THE Guyana Football Federation (GFF) General Council is suppose to be the highest decision making forum for the Federation, but that’s according to the Constitution, which the world’s governing body for Football (FIFA) says must be reformed.
After lengthy dispute in the sport under the presidency of Christopher Matthias, FIFA stepped in and installed Guyana’s first Normalisation Committee, headed by local businessman Clinton Urling.
FIFA, through their Head of Member Associations Premo Cavaro and Head of Legal Affairs Marco Leal, announced the establishment of the committee via a press conference last year at the Pegasus Hotel.
Cavaro has said among the Committee’s duties are, to formulate a new constitution for the GFF and its affiliates and to run the day to day operations of the local governing body, including interfacing with stakeholders and attending FIFA and CONCACAF Meetings.

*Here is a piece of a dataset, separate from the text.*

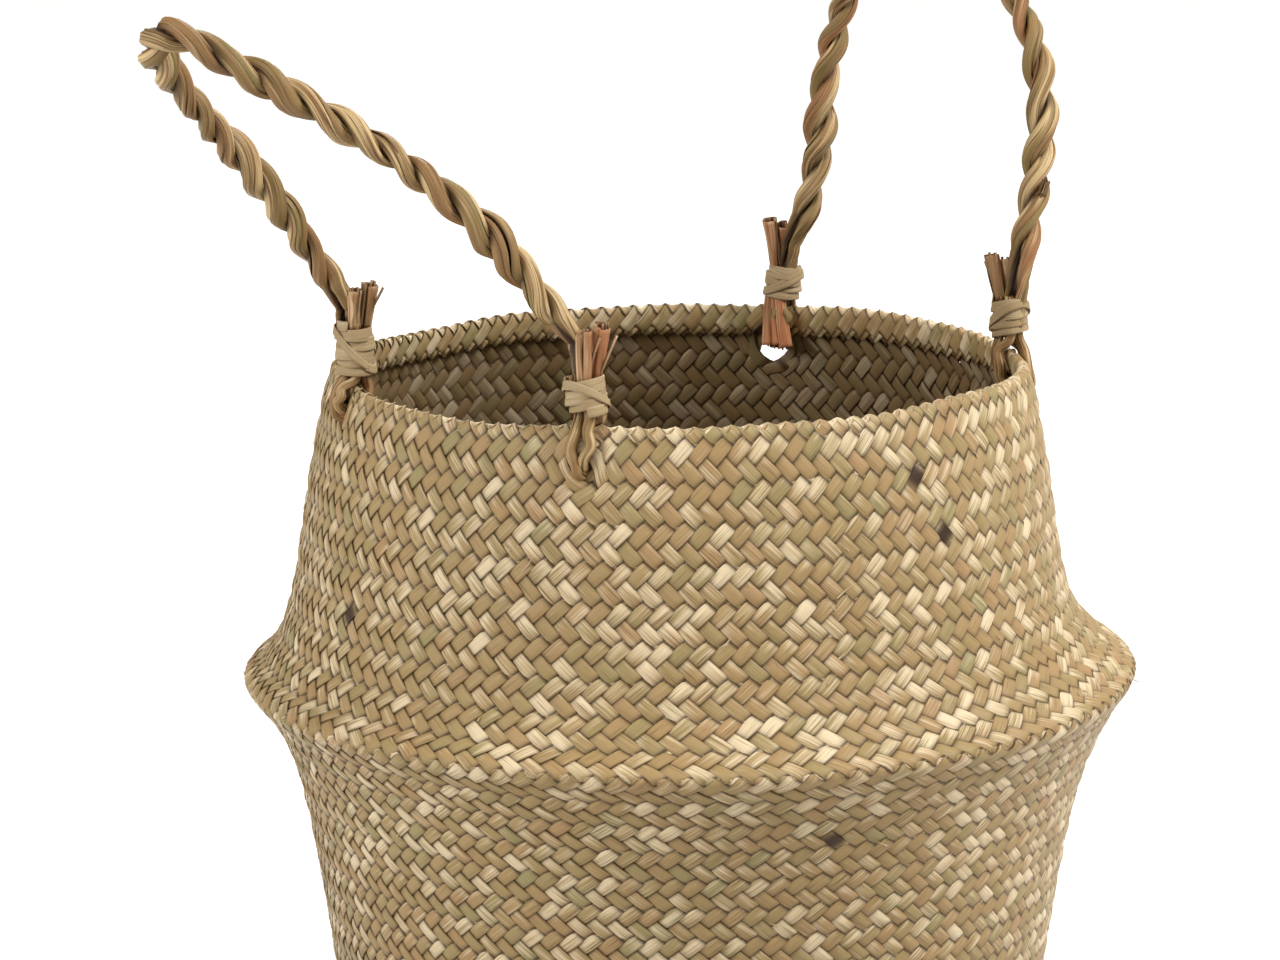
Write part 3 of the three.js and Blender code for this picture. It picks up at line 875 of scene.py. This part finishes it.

The FIFA official said that while the current constitution is not bad it needs to be improved and this is one area that the Committee will be looking at. He added that there will be big and deep changes in the manner in which football is governed in Guyana, informing that the installation of the Committee will pave the way for a new GFF that will advance the development of the game here.
In an interview with Chronicle Sport after the announcement of Jamaal Shabazz becoming Guyana’s head coach for the February 1 encounter against Barbados, Urling pointed out that “currently with the Normalisation Committee, there’s no General Council meeting until after we’ve done the constitutional reform and we have the General Council meeting which is the annual one; there’s no emergency one”.

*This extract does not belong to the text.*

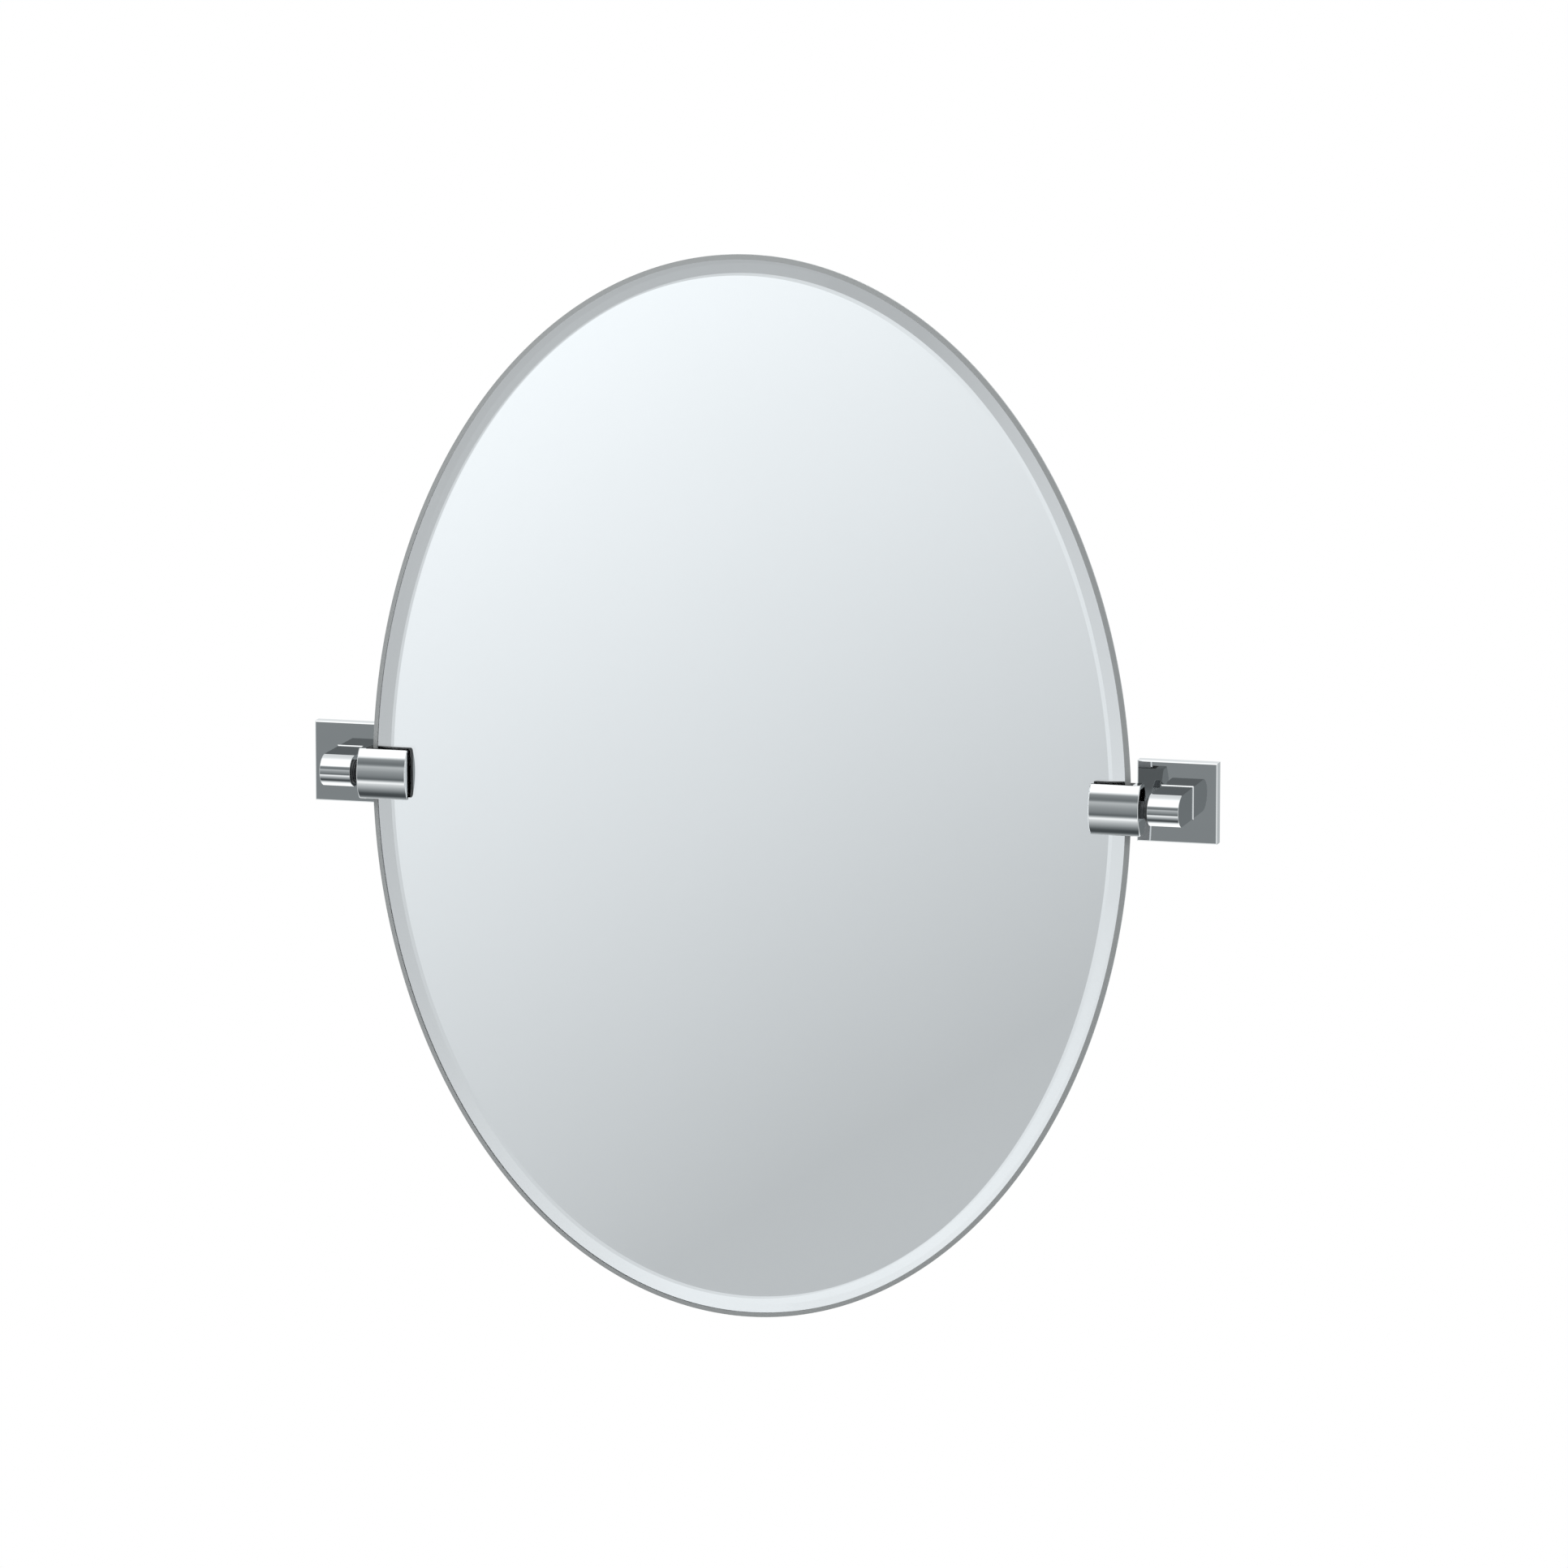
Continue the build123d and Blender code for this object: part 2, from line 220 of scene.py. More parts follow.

Many among Guyana’s fragile football community had questioned the modus operandi of Urling’s led Normalisation Committee, with some calling it churlish, since they feel that the committee is completely overlooking the fact that regardless of the mandated Constitutional reform, until such is taken place, the General Council should’ve been embraced.
“We wouldn’t be calling any general council meeting or emergency meeting or anything like that from now until ma be after September. The Normalisation Committee is the GFF executive committee which FIFA appointed to straighten things out, which primarily is the constitution and running this office and supervising the elections,” Urling added.
At the top of the long list of priorities for the five-member GFF Normalisation Committee apart from managing the day-to-day activities of the country’s football will be to adopt the new constitution of the GFF; to amend the current one and to organise elections according to the new constitution.
“Early February, we’ll have a committee of no more than 15 persons sitting on that committee for two days and FIFA will handle that process and not the Normalisation Committee and after the two days, we’ll come out with a new Constitution, hopefully, and from then all our Member Associations’ constitution should mirror or fall in line,” Urling said when asked about when the constitutional reform will take place.
The current constitution is seen as one with contempt and its nostalgic reading of the game had brought the world’s leading sport into dispute among the affiliated member associations.
How the Normalisation Committee will go about making the historic reform is not yet known, with Urling pointing out “the approach to doing it in terms of how we’re going to our member associations, I can’t say presently; maybe we will hire a consultant to go around or we go as a committee, I’m not sure of the process”.